Зал встретил его молча: с одной стороны, на издательских собраниях Маршака называли главой вредительской группы, а с другой — сегодня, в Союзе, в новом докладе Мишкевича о вредительской группе имя Маршака уже не упоминалось вообще — ни как главы, ни даже как рядового члена. Никто не понимал, чем следует объяснить такую несуразицу. (Я не понимаю и сейчас.) На каком-то этапе — на каком? кем-то — кем? имя Маршака было вычеркнуто из черного списка. Когда? Чьим пером?.. И Зоино. И Корнея Ивановича.
После Маршака выступил Мирошниченко и подробно, цитируя поправки в рукописи и в гранках, доказывал вредительство Любарской.
Тогда Иосиф Израилевич отправил по рукам в президиум записку с приложением фотокопии.
«Героическому редактору… чистосердечно жму руку».
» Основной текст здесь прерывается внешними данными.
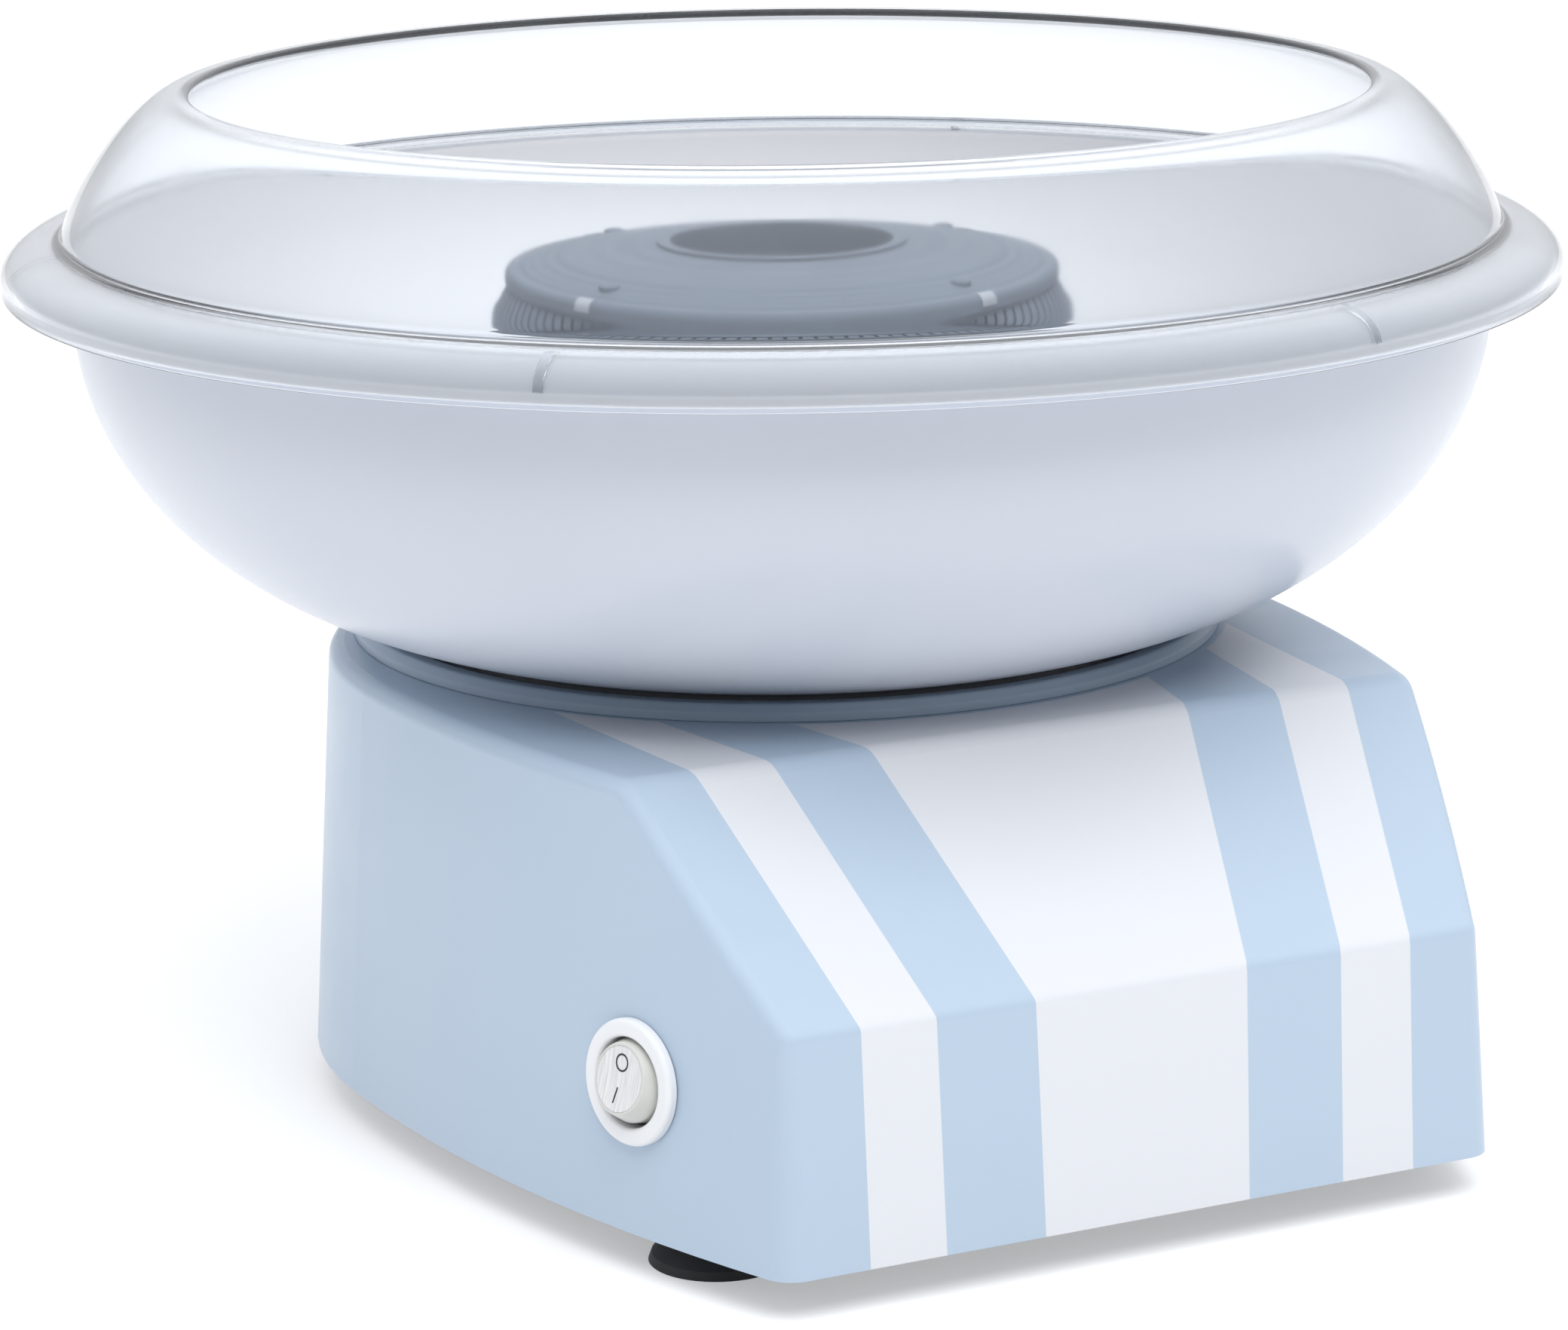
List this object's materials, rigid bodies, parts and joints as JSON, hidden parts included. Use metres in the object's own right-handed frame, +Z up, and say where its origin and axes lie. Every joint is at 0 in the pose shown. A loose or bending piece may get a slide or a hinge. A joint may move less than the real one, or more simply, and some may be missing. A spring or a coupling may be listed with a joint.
{
  "type": "cotton candy machine",
  "caption": "Table-top cotton candy machine: striped blue base with rocker switch, white bowl, clear ring-shaped guard and a heated spinning head.",
  "frame": {"origin": "on the spin axis at table level, under the feet", "axes": "+Z up along the spin axis, -Y towards the slanted front, -X towards the switch side"},
  "size_m": [0.31, 0.31, 0.2001],
  "materials": {
    "blue_plastic": "moulded ABS, satin, with painted white stripes on the front",
    "white_plastic": "glossy moulded polypropylene",
    "clear_plastic": "clear polystyrene, polished",
    "grey_plastic": "fine spark texture",
    "head_aluminium": "spun, satin",
    "shield_aluminium": "pressed sheet, bright",
    "mesh_steel": "slotted sheet",
    "steel": "zinc plated",
    "dark_steel": "heat-stained sheath",
    "black_rubber": "matt moulded rubber",
    "silicone": "translucent silicone",
    "copper": "enamelled winding wire",
    "brass": "stamped and tinned",
    "ferrite": "sintered",
    "carbon": "pressed carbon",
    "bronze": "oil-soaked sintered bronze",
    "ceramic": "steatite, unglazed",
    "board_green": "solder mask",
    "black_plastic": "moulded",
    "capacitor_blue": "shrunk sleeve",
    "terminal_grey": "moulded nylon",
    "switch_white": "moulded nylon",
    "rocker_clear": "translucent polycarbonate, ribbed inside",
    "wire_brown": "PVC sleeve",
    "wire_red": "PVC sleeve",
    "wire_white": "glass-fibre sleeve"
  },
  "bodies": {
    "base": {"base_housing": "blue_plastic", "bowl_seat_ring": "blue_plastic", "bottom_cover": "grey_plastic", "cord_inlet_bush": "black_rubber", "suction_feet": "black_rubber", "cover_screws": "steel", "motor_can": "steel", "motor_magnets": "ferrite", "motor_end_cap": "black_plastic", "front_bearing": "bronze", "rear_bearing": "bronze", "brushes": "carbon", "motor_plate": "steel", "rubber_grommets": "black_rubber", "motor_mount_screws": "steel", "motor_screws": "steel", "heat_shield_tower": "shield_aluminium", "tower_screws": "steel", "tower_floor": "shield_aluminium", "heat_reflector": "shield_aluminium", "heater_element": "dark_steel", "heater_insulators": "ceramic", "heater_posts": "ceramic", "thermal_cutoff": "black_plastic", "circuit_board": "board_green", "board_screws": "steel", "rectifier_diodes": "black_plastic", "smoothing_capacitor": "capacitor_blue", "terminal_block": "terminal_grey", "switch_body": "switch_white", "switch_terminals": "brass", "switch_leads": "wire_brown", "motor_leads": "wire_red", "heater_leads": "wire_white"},
    "spinner": {"motor_shaft": "steel", "drive_pin": "steel", "shaft_collar": "black_plastic", "armature": "dark_steel", "armature_windings": "copper", "commutator": "copper"},
    "head": {"head_upper_disc": "head_aluminium", "head_lower_pan": "head_aluminium", "head_mesh_band": "mesh_steel", "head_spacers": "steel", "head_screws": "steel", "sugar_funnel": "head_aluminium", "head_hub": "head_aluminium"},
    "bowl": {"bowl": "white_plastic", "bowl_gasket": "silicone"},
    "lid": {"lid": "clear_plastic"},
    "rocker": {"switch_rocker": "rocker_clear"}
  },
  "joints": [
    {"name": "head_spin", "type": "hinge", "parent": "base", "child": "spinner", "pos_m": [0, 0, 0.1], "axis": [0, 0, 1], "continuous": true},
    {"name": "head_lift", "type": "slide", "parent": "spinner", "child": "head", "axis": [0, 0, 1], "range_m": [0, 0.05]},
    {"name": "bowl_lift", "type": "slide", "parent": "base", "child": "bowl", "axis": [0, 0, 1], "range_m": [0, 0.09]},
    {"name": "lid_lift", "type": "slide", "parent": "bowl", "child": "lid", "axis": [0, 0, 1], "range_m": [0, 0.06]},
    {"name": "rocker_tilt", "type": "hinge", "parent": "base", "child": "rocker", "pos_m": [-0.08346, -0.10965, 0.03648], "axis": [0.2812, -0.9596, 0], "range_deg": [0, 20]}
  ]
}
— Товарищи! — возгласил Мишкевич, прочитав записку про себя, но не вслух, — на наше собрание пробрался шпион и бросил бомбу. (Именно так, слово в слово: «Пробрался шпион и бросил бомбу».)
По знаку Мишкевича подошли к Иосифу Израилевичу добры молодцы, велели встать и под руки вывели из зала.
Еще не оправившись от дрожи унижения, он пришел ко мне. Его трясло и знобило.